Determine how many lines in these records hold "from". Only the number is wanted.
"""
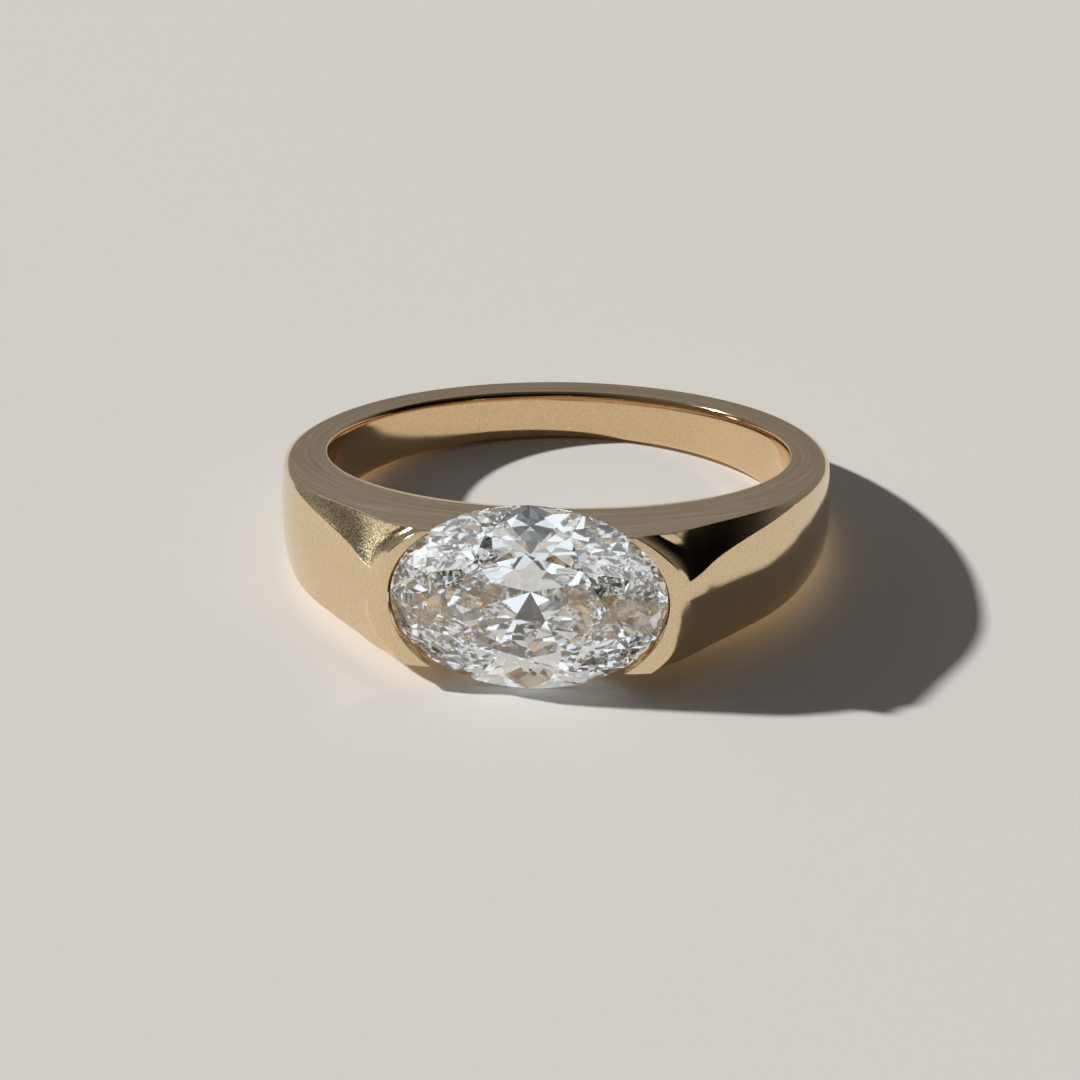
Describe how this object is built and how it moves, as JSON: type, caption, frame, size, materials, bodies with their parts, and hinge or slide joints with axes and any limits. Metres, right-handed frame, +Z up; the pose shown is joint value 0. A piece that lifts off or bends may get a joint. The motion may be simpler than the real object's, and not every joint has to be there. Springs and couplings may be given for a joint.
{
  "type": "east west ring",
  "caption": "Polished yellow gold finger ring, tapered, with scooped shoulders and half bezels that hold a clear oval brilliant lengthwise round the finger; it lies on its side.",
  "frame": {"origin": "on the resting surface, under the middle of the ring's bounding box, with the ring lying on its side", "axes": "+Z up from the surface, -Y towards the head and its stone, +Y towards the back of the band, +X to the right as the stone is seen from the front"},
  "size_m": [0.0202, 0.0234, 0.0066],
  "materials": {
    "gold": "polished yellow gold, softly worn",
    "stone": "clear, colourless, brilliant cut with polished facets"
  },
  "bodies": {
    "root": {"band": "gold", "oval_stone": "stone"}
  },
  "joints": []
}
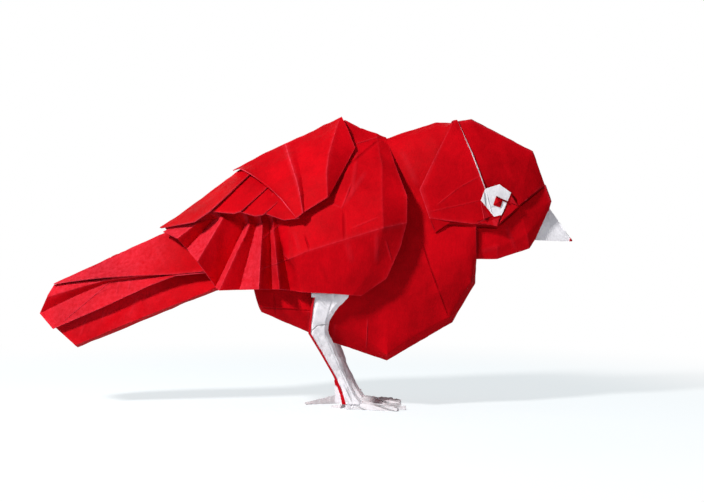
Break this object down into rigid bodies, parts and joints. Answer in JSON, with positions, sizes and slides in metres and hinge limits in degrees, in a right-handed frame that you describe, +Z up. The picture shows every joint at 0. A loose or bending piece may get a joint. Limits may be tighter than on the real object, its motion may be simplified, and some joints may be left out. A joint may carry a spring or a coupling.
{
  "type": "folded_paper_songbird",
  "caption": "Songbird folded from one sheet of paper, red on one face and white on the other, standing on its two feet with wings closed and head low.",
  "frame": {"origin": "On the floor under the middle of the bird, at the bottom centre of its box.", "axes": "+X from the tail to the beak, +Y to the bird's left side, +Z up."},
  "size_m": [0.1598, 0.0424, 0.0869],
  "materials": {
    "red_paper": "matte",
    "white_paper": "matte"
  },
  "bodies": {
    "root": {"folded_sheet": "red_paper"}
  },
  "joints": []
}
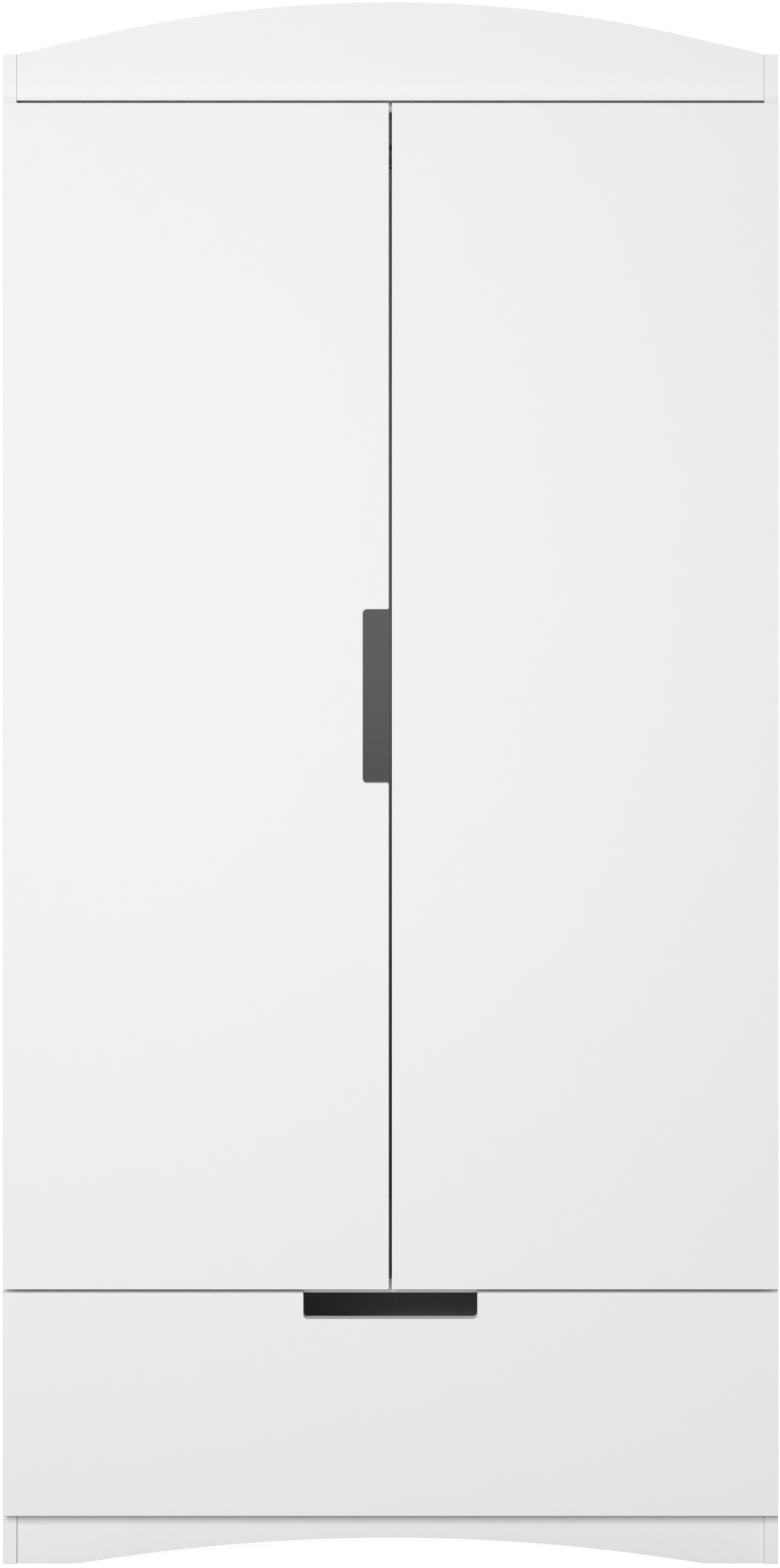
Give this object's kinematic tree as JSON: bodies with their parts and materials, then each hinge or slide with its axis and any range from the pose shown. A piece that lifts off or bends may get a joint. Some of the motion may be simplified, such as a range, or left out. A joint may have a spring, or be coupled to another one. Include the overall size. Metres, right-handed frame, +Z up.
{
  "type": "wardrobe",
  "caption": "Tall white nursery wardrobe with an arched crown, hinged slab doors with a finger cut-out, a wide drawer below and an arched plinth.",
  "frame": {"origin": "on the floor under the middle of the wardrobe's box", "axes": "+Z up, the doors face -Y, +X is to the right for someone facing the doors"},
  "size_m": [1, 0.55, 2.0168],
  "materials": {
    "white_lacquer": "satin white lacquer on smooth board",
    "white_melamine": "matt white melamine-faced board",
    "white_hardboard": "thin white-faced hardboard",
    "white_plastic": "moulded white plastic",
    "chromed_tube": "bright chromed steel tube",
    "nickelled_steel": "nickel-plated pressed steel",
    "coated_steel": "epoxy-coated white steel",
    "soft_pad": "translucent soft pad"
  },
  "bodies": {
    "carcass": {"back_joining_strip": "white_plastic", "back_panel_left": "white_hardboard", "back_panel_right": "white_hardboard", "base_panel": "white_melamine", "cabinet_slide_left": "coated_steel", "cabinet_slide_right": "coated_steel", "crown_board": "white_lacquer", "crown_bracket_left": "nickelled_steel", "crown_bracket_right": "nickelled_steel", "fixed_shelf": "white_melamine", "floor_glide_front_left": "white_plastic", "floor_glide_front_right": "white_plastic", "floor_glide_rear_left": "white_plastic", "floor_glide_rear_right": "white_plastic", "hanging_rail": "chromed_tube", "hinge_arm_left_lower": "nickelled_steel", "hinge_arm_left_middle": "nickelled_steel", "hinge_arm_left_upper": "nickelled_steel", "hinge_arm_right_lower": "nickelled_steel", "hinge_arm_right_middle": "nickelled_steel", "hinge_arm_right_upper": "nickelled_steel", "hinge_plate_left_lower": "nickelled_steel", "hinge_plate_left_middle": "nickelled_steel", "hinge_plate_left_upper": "nickelled_steel", "hinge_plate_right_lower": "nickelled_steel", "hinge_plate_right_middle": "nickelled_steel", "hinge_plate_right_upper": "nickelled_steel", "plinth_board": "white_lacquer", "rail_socket_left": "white_plastic", "rail_socket_right": "white_plastic", "rear_plinth": "white_melamine", "rear_rail": "white_melamine", "side_panel_left": "white_lacquer", "side_panel_right": "white_lacquer", "top_panel": "white_melamine", "wall_bracket_left": "nickelled_steel", "wall_bracket_right": "nickelled_steel"},
    "door_left": {"door_bumper_left": "soft_pad", "hinge_cup_left_lower": "nickelled_steel", "hinge_cup_left_middle": "nickelled_steel", "hinge_cup_left_upper": "nickelled_steel", "left_door": "white_lacquer"},
    "door_right": {"door_bumper_right": "soft_pad", "hinge_cup_right_lower": "nickelled_steel", "hinge_cup_right_middle": "nickelled_steel", "hinge_cup_right_upper": "nickelled_steel", "right_door": "white_lacquer"},
    "drawer": {"drawer_back": "white_melamine", "drawer_bottom": "white_hardboard", "drawer_front": "white_lacquer", "drawer_side_left": "white_melamine", "drawer_side_right": "white_melamine", "drawer_slide_left": "coated_steel", "drawer_slide_right": "coated_steel"},
    "front_roller_left": {"front_roller_left": "white_plastic"},
    "front_roller_right": {"front_roller_right": "white_plastic"},
    "rear_roller_left": {"rear_roller_left": "white_plastic"},
    "rear_roller_right": {"rear_roller_right": "white_plastic"}
  },
  "joints": [
    {"name": "left_door_hinge", "type": "hinge", "parent": "carcass", "child": "door_left", "pos_m": [-0.4905, -0.269, 1.1232], "axis": [0, 0, -1], "range_deg": [0, 100]},
    {"name": "right_door_hinge", "type": "hinge", "parent": "carcass", "child": "door_right", "pos_m": [0.4905, -0.269, 1.1232], "axis": [0, 0, 1], "range_deg": [0, 100]},
    {"name": "drawer_slide", "type": "slide", "parent": "carcass", "child": "drawer", "axis": [0, -1, 0], "range_m": [0, 0.34]},
    {"name": "front_roller_left_spin", "type": "hinge", "parent": "carcass", "child": "front_roller_left", "pos_m": [-0.4766, -0.237, 0.122], "axis": [1, 0, 0], "range_deg": [0, 1950]},
    {"name": "rear_roller_left_spin", "type": "hinge", "parent": "drawer", "child": "rear_roller_left", "pos_m": [-0.4766, 0.1793, 0.1195], "axis": [1, 0, 0], "range_deg": [0, 1950]},
    {"name": "front_roller_right_spin", "type": "hinge", "parent": "carcass", "child": "front_roller_right", "pos_m": [0.4766, -0.237, 0.122], "axis": [1, 0, 0], "range_deg": [0, 1950]},
    {"name": "rear_roller_right_spin", "type": "hinge", "parent": "drawer", "child": "rear_roller_right", "pos_m": [0.4766, 0.1793, 0.1195], "axis": [1, 0, 0], "range_deg": [0, 1950]}
  ],
  "couplings": [
    {"joint": "front_roller_left_spin", "follows": "drawer_slide", "rad_per_m": 100},
    {"joint": "rear_roller_left_spin", "follows": "drawer_slide", "rad_per_m": 100},
    {"joint": "front_roller_right_spin", "follows": "drawer_slide", "rad_per_m": 100},
    {"joint": "rear_roller_right_spin", "follows": "drawer_slide", "rad_per_m": 100}
  ]
}
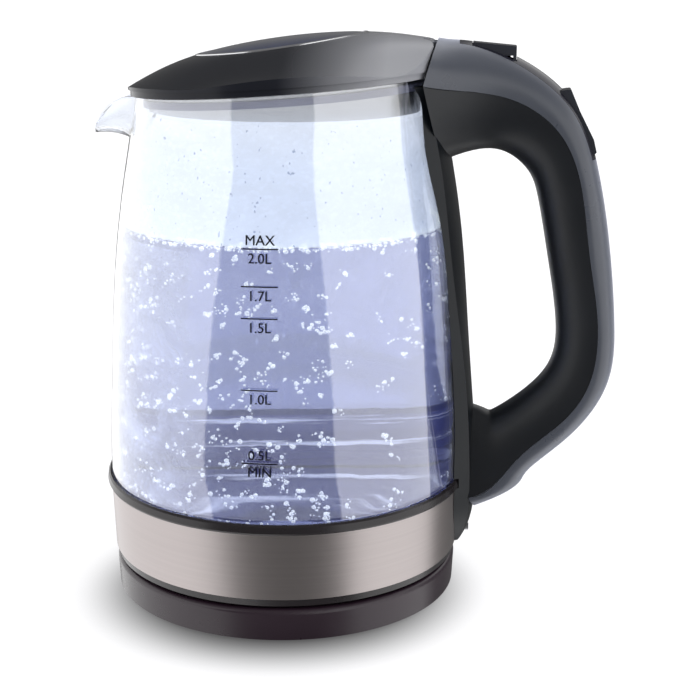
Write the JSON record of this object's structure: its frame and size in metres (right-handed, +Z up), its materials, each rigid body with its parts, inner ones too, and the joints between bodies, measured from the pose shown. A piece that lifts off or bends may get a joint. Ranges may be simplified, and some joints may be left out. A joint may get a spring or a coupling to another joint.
{
  "type": "cordless glass electric kettle",
  "caption": "Glass jug kettle with a hinged lid, pouring spout and loop handle, standing on a separate round power base.",
  "frame": {"origin": "centre of the power base's foot ring, on the surface that the kettle stands on", "axes": "+Z up along the jug's axis, +X from the spout towards the handle, +Y to the side away from the litre scale"},
  "size_m": [0.2292, 0.162, 0.2471],
  "materials": {
    "base_plastic": "glossy dark plum-black moulded plastic",
    "skirt_plastic": "satin-gloss dark brown-grey moulded plastic",
    "handle_plastic": "satin charcoal moulded plastic",
    "handle_shell_plastic": "satin charcoal moulded plastic, a shade lighter",
    "lid_plastic": "gloss dark blue-grey moulded plastic",
    "inlay_plastic": "gloss black moulded plastic",
    "inner_plastic": "plain black engineering plastic",
    "steel_brushed": "brushed stainless steel, brushed round the band",
    "steel_bright": "bright stainless steel",
    "screw_steel": "zinc-plated steel",
    "glass_clear": "clear borosilicate glass",
    "silicone": "translucent white silicone",
    "rubber_black": "black rubber",
    "contact_brass": "plain brass",
    "heater_aluminium": "die-cast aluminium",
    "board_green": "green coated circuit board",
    "lamp_white": "clear blue-white lamp lens",
    "wire_sleeve": "glass-fibre and silicone sleeve"
  },
  "bodies": {
    "base": {"base_housing": "base_plastic", "base_cover": "inner_plastic", "base_foot_ring": "rubber_black", "base_screws": "screw_steel", "base_connector": "inner_plastic", "base_contacts": "contact_brass", "cord_inlet": "inner_plastic"},
    "socket": {"jug_connector": "inner_plastic", "jug_contacts": "contact_brass"},
    "jug": {"bottom_cover": "skirt_plastic", "jug_screws": "screw_steel", "steel_band": "steel_brushed", "jug_carrier": "inner_plastic", "trim_ring": "skirt_plastic", "glass_seal": "silicone", "heating_plate": "steel_bright", "heat_spreader": "heater_aluminium", "heating_element": "steel_bright", "control_unit": "inner_plastic", "led_board": "board_green", "led_lamps": "lamp_white", "glass_jug": "glass_clear", "handle_spine": "handle_plastic", "handle_outer_shell": "handle_shell_plastic", "handle_inner_shell": "handle_plastic", "handle_inlay": "inlay_plastic", "mechanism_tray": "inner_plastic", "hinge_pin": "steel_bright", "button_spring": "steel_bright", "switch_axle": "screw_steel", "steam_switch": "inner_plastic", "wire_loom": "wire_sleeve", "handle_screws": "screw_steel"},
    "lid": {"lid_shell": "lid_plastic", "lid_insert": "lid_plastic", "lid_trim_ring": "steel_bright", "lid_catch": "screw_steel", "lid_cup": "steel_brushed", "lid_seal": "silicone"},
    "release_button": {"release_button": "handle_plastic"},
    "latch": {"latch_slider": "inner_plastic"},
    "power_switch": {"power_switch": "handle_plastic"}
  },
  "joints": [
    {"name": "jug_lift", "type": "slide", "parent": "base", "child": "socket", "axis": [0, 0, 1], "range_m": [0, 0.04]},
    {"name": "jug_swivel", "type": "hinge", "parent": "socket", "child": "jug", "pos_m": [0, 0, 0.0173], "axis": [0, 0, 1], "continuous": true},
    {"name": "lid_hinge", "type": "hinge", "parent": "jug", "child": "lid", "pos_m": [0.0621, 0, 0.2418], "axis": [0, 1, 0], "range_deg": [0, 75]},
    {"name": "button_press", "type": "slide", "parent": "jug", "child": "release_button", "axis": [0, 0, -1], "range_m": [0, 0.003], "stiffness_N_per_m": 600, "springref_m": -0.002, "deforming": ["button_spring"]},
    {"name": "latch_slide", "type": "slide", "parent": "jug", "child": "latch", "axis": [1, 0, 0], "range_m": [0, 0.003]},
    {"name": "switch_rock", "type": "hinge", "parent": "jug", "child": "power_switch", "pos_m": [0.1225, 0, 0.2087], "axis": [0, -1, 0], "range_deg": [0, 8]}
  ],
  "couplings": [
    {"joint": "latch_slide", "follows": "button_press", "ratio": 1}
  ]
}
"""
- [Result] 6